Dans les griffes du cauchemar.
8.0 C’est un film complètement fou, qui navigue entre les rêves les plus baroques et un réel quasi documentaire. La quasi-totalité de l’action se déroule en Haïti, en pleine période de révolution face à la dictature en place, le régime Duvalier, alors constitué de milices privés, rituels vaudous, sacrifices sanguinaires et magie noire.
Un anthropologue américain débarque avec comme ambition de rapporter sur son sol un poison qui permet dis-t-on de ressusciter les morts selon un processus très méthodique de zombification. Une quête d’emblée périlleuse, jonchée par les barbares, la milice des Tontons Macoutes et les cadavres exhumés de leur cercueil. Au-delà du récit barré calqué sur la plume de Wade Denis, biologiste s’étant inspiré de son expérience personnelle (un voyage haïtien) pour étudier, au travers de ces rituels inexpliqués, ces étranges cas de zombies, c’est la déstructuration même du récit qui frappe et donc la mise en scène alerte d’un Craven qui ne lésine sur rien, fustigeant les constructions standards en multipliant à outrance les aléas oniriques et horrifiques.
S’en dégage un film infiniment chargé, torturé, chaotique d’une générosité sans fin, traversé de visions hallucinogènes où les corps sont malmenés entre danses chamaniques et déformations dérangeantes. Corps que l’on enterre vivant ici, têtes que l’on tranche là, visages exorbités, scrotum mutilé, gorge pulvérisée par un serpent, lèvres caressées par un scorpion, visage inerte dévoré par les vers, paupières piétinées par une mygale, tombeaux infinis, montagnes de crânes… Sublime représentation de l’enfer que ce lot considérable de scènes effrayantes.
Rarement vu autant de fulgurances de la sorte dans un film de genre, qui plus est au sein du climat exotique qui l’accompagne. Exit les cartes postales des grandes Antilles, ne reste que l’horreur.

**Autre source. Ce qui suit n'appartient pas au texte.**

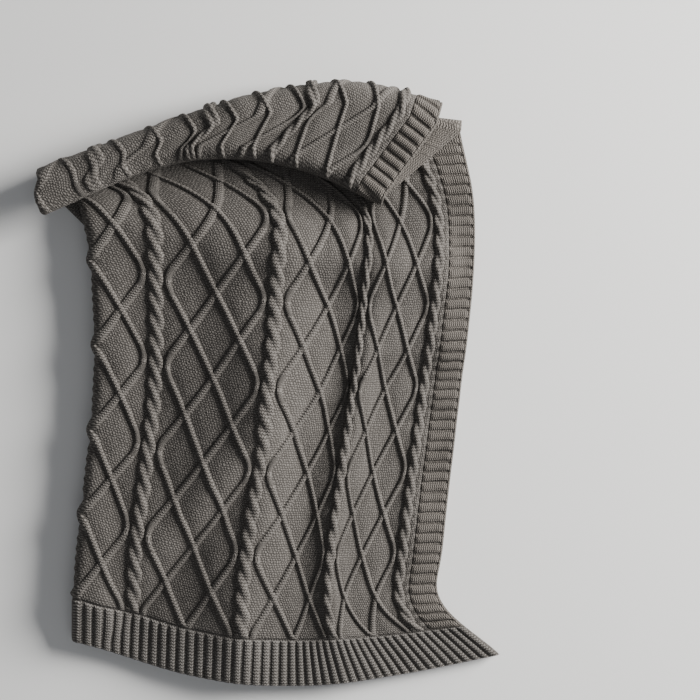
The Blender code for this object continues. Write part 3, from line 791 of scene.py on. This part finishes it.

Même les instants les plus doux à l’image de cette idyllique baignade dans une crique, renversante de beauté, sont relayés par des ruptures détraquées, ici une baise effrénée aux relents vaudous.
Niveau effets spéciaux, le film s’en tire avec les honneurs, sans doute car hormis lors de la toute fin et cette combustion un poil trop exploitée, il jongle à merveille avec la brièveté de ce qu’il doit montrer et/ou suggérer. Bref, c’est idéal pour parvenir à préserver la force de ce trip vaudou, voguant entre cauchemar et fantasme.
Je ne suis pas prêt d’oublier la démarche titubante (façon Roy Scheider à la fin de Sorcerer) de Bill Pullman et son visage zombifié. Il est à l’image du reste : Un cauchemar en continu duquel il est impossible de s’extraire. Les rares fois où le personnage parvient à en réchapper, il s’y trouve aussitôt replongé, en une ou deux séquences grand max. Superbe scène de diner avec cette main de cadavre dans la soupe suivie d’une incarnation diabolique de l’hôtesse prise d’un accès de violence spontané.
Craven garde ses précédentes tentatives sous le coude et si le film semble enfin être son récit scientifique réussi, on ne pourra que le rapprocher de Nightmare on Elm street dans sa manière, cette fois exploitée jusqu’à la démesure, de jouer avec l’instabilité et l’insondable que provoque cette immense zone de rêves.